What I am thinking of specifically is the fact that we do not try very hard to force businesses to make sure the people that they are hiring are legal. We turn a blind eye to the fact that many workers are illegal because it is good for most of us to have them here, doing the dirty jobs for very little money.
You could also argue that the amnesty of 1986 was very contradictory and sent the message that anyone who could get here would be allowed to stay.
So, I think that what is contradictory is calling them illegal while making it attractive in many ways for them to come. I would look for policies that do each of those things for my evidence.
I do not think that the Bracero program was contradictory. There is nothing contradictory about asking for "guest workers" and stipulating that they will not be permanent.
Posted by pohnpei397 on May 11, 2010 at 3:04 AM (Answer #1)
High School Teacher
Because we have an essentially emotional and, in my opinion, schizophrenic approach to the issue. Politicians use illegal immigration as a wedge issue to rally their base of support while at the same time refusing, year after year, to even undertake serious debate and legislation geared towards reforming the current broken system. That is, they want the votes, but they don't want to do anything about it. In fact, if the issue was solved, even short term, they would lose it as an issue to bring up in the campaign, so it is in their interest as politicians to do nothing, while exhorting otherwise.
As ordinary citizens, many people are angry at what they see as attacks on "traditional" American culture through language, flags, holidays, etc. and want the border secured, but those same citizens would never consider working the asparagus fields or the orchards for less than minimum wage. Then when food prices increase as a labor shortage drives up wages, they complain about high prices at the grocery store. Americans want their cake and eat it too.
The immigration programs (deportation, Bracero, etc.) closely mirror the economic situation of the time, and reveal what is really driving the debate: not illegality or even border security, but economic realities.

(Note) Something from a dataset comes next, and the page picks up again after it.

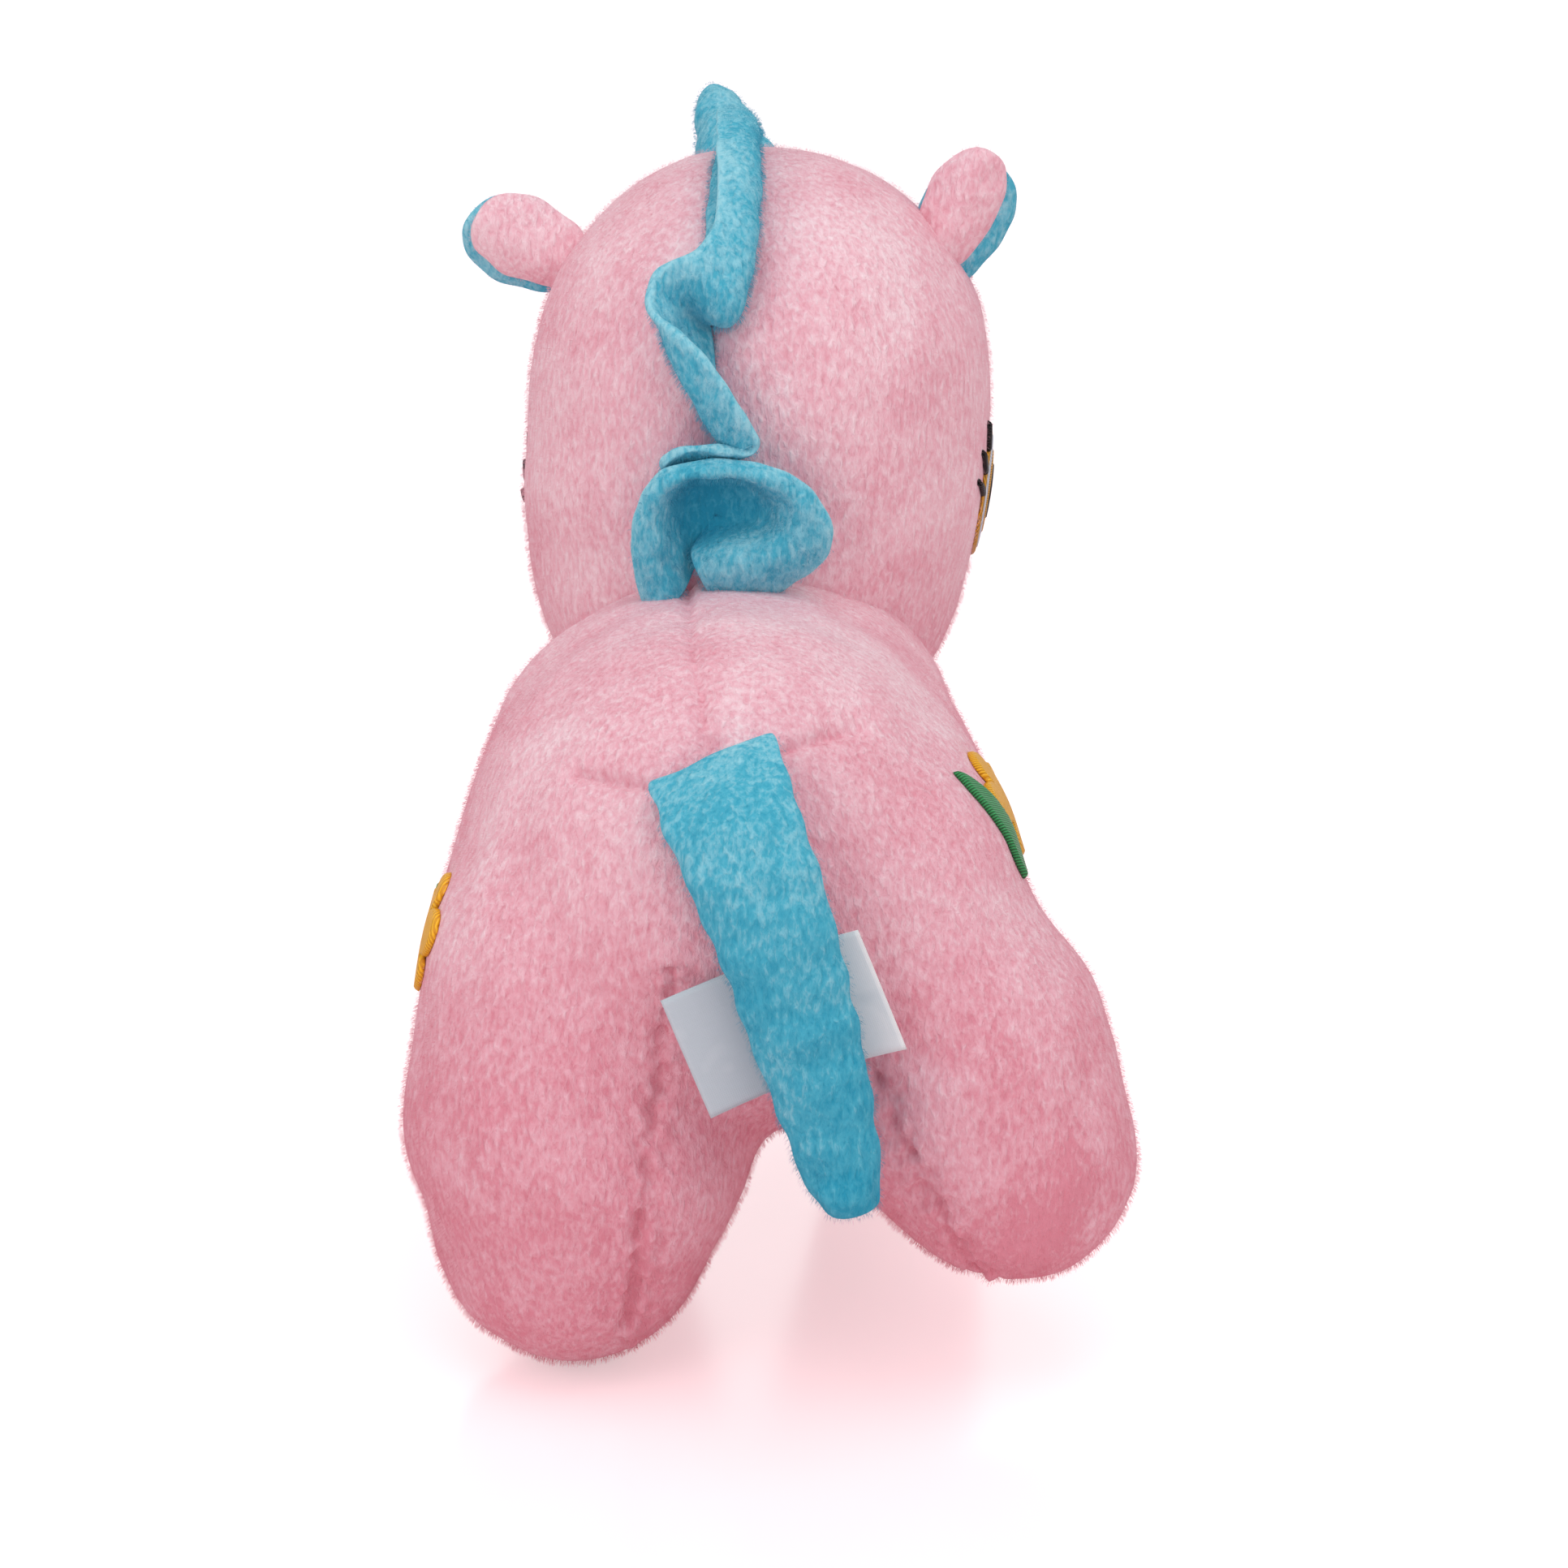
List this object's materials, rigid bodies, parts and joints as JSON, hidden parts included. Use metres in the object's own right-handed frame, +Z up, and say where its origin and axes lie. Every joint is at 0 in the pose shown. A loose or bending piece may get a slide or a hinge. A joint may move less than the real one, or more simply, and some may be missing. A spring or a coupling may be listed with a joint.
{
  "type": "plush unicorn",
  "caption": "Soft stuffed unicorn that stands on its feet, with a nodding head, a horn, bending ears, a folded mane, stitched eyes and a loose flat tail.",
  "frame": {"origin": "under the middle of the whole toy, on the surface that it stands on", "axes": "+Z up, the face looks along -Y, the toy's own left is +X"},
  "size_m": [0.1822, 0.2686, 0.299],
  "materials": {
    "pink_plush": "short-pile plush, soft sheen",
    "blue_plush": "short-pile plush, soft sheen",
    "stuffing": "loose polyester fibre, matte",
    "label_ribbon": "satin ribbon, bare",
    "gold_thread": "satin stitch, glossy thread",
    "green_thread": "satin stitch, glossy thread",
    "white_thread": "satin stitch",
    "amber_thread": "satin stitch, glossy thread",
    "black_thread": "satin stitch",
    "rose_thread": "satin stitch"
  },
  "bodies": {
    "torso": {"belly_gusset": "pink_plush", "body_left_panel": "pink_plush", "body_right_panel": "pink_plush", "body_stuffing": "stuffing", "label_left_leaf": "label_ribbon", "label_right_leaf": "label_ribbon", "left_flank_blossom": "gold_thread", "left_flank_leaf": "green_thread", "right_flank_blossom": "gold_thread", "right_flank_leaf": "green_thread"},
    "head": {"head_left_panel": "pink_plush", "head_right_panel": "pink_plush", "head_stuffing": "stuffing", "left_eye_iris": "amber_thread", "left_eye_lashes": "black_thread", "left_eye_pupil": "black_thread", "left_eye_white": "white_thread", "left_nostril": "rose_thread", "mane": "blue_plush", "mouth_stitch": "rose_thread", "right_eye_iris": "amber_thread", "right_eye_lashes": "black_thread", "right_eye_pupil": "black_thread", "right_eye_white": "white_thread", "right_nostril": "rose_thread"},
    "horn": {"horn_cover": "blue_plush", "horn_stuffing": "stuffing"},
    "left_ear": {"left_ear_lining": "blue_plush", "left_ear_outer": "pink_plush"},
    "right_ear": {"right_ear_lining": "blue_plush", "right_ear_outer": "pink_plush"},
    "tail": {"tail_cover": "blue_plush", "tail_stuffing": "stuffing"}
  },
  "joints": [
    {"name": "neck_nod", "type": "hinge", "parent": "torso", "child": "head", "pos_m": [0.00678, -0.03529, 0.166], "axis": [1, 0, 0], "range_deg": [-8, 10], "stiffness_Nm_per_rad": 1.5},
    {"name": "horn_tilt", "type": "hinge", "parent": "head", "child": "horn", "pos_m": [0.01068, -0.09855, 0.26637], "axis": [0.9633, 0.159, -0.2165], "range_deg": [-15, 15], "stiffness_Nm_per_rad": 0.05},
    {"name": "left_ear_flop", "type": "hinge", "parent": "head", "child": "left_ear", "pos_m": [0.06127, -0.05217, 0.25788], "axis": [-0.5138, 0.0359, 0.8572], "range_deg": [-25, 25], "stiffness_Nm_per_rad": 0.02},
    {"name": "right_ear_flop", "type": "hinge", "parent": "head", "child": "right_ear", "pos_m": [-0.0436, -0.04484, 0.26432], "axis": [-0.6142, 0.043, -0.788], "range_deg": [-25, 25], "stiffness_Nm_per_rad": 0.02},
    {"name": "tail_lift", "type": "hinge", "parent": "torso", "child": "tail", "pos_m": [0.01208, 0.11446, 0.16791], "axis": [0.9659, 0, -0.2588], "range_deg": [0, 110]}
  ]
}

As for the Immigration reforms of 1986, these were contradictory in that it offered amnesty for those here illegally, but did so without any long term solution, so the same issue is now a problem again.
Posted by brettd on May 11, 2010 at 3:44 AM (Answer #2)
Middle School Teacher
There are some strong levels of contradiction present in this topic area. I think that the contradictory elements present is that we have agreed to Free Trade with Mexico via NAFTA, en route to a borderless setting. Yet, our immigration policy seems to be at a disconnect with this reality. It seems odd that goods and products are freely moved and people are stopped. I suppose it makes sense, but from a theoretical position an awkward note is struck. I think that there is border patrol and a desire to have laws stand on illegal immigration, but there is a disconnect as to how this is going to be enforced or what a consistent enforcement policy resembles. Part of the current debate regarding the Arizona Law passed a few weeks back is that there is question as to its enforceable nature. Can a law on federal immigration be passed and enforced by states? This might be another area where contradiction and confusion about immigration is present.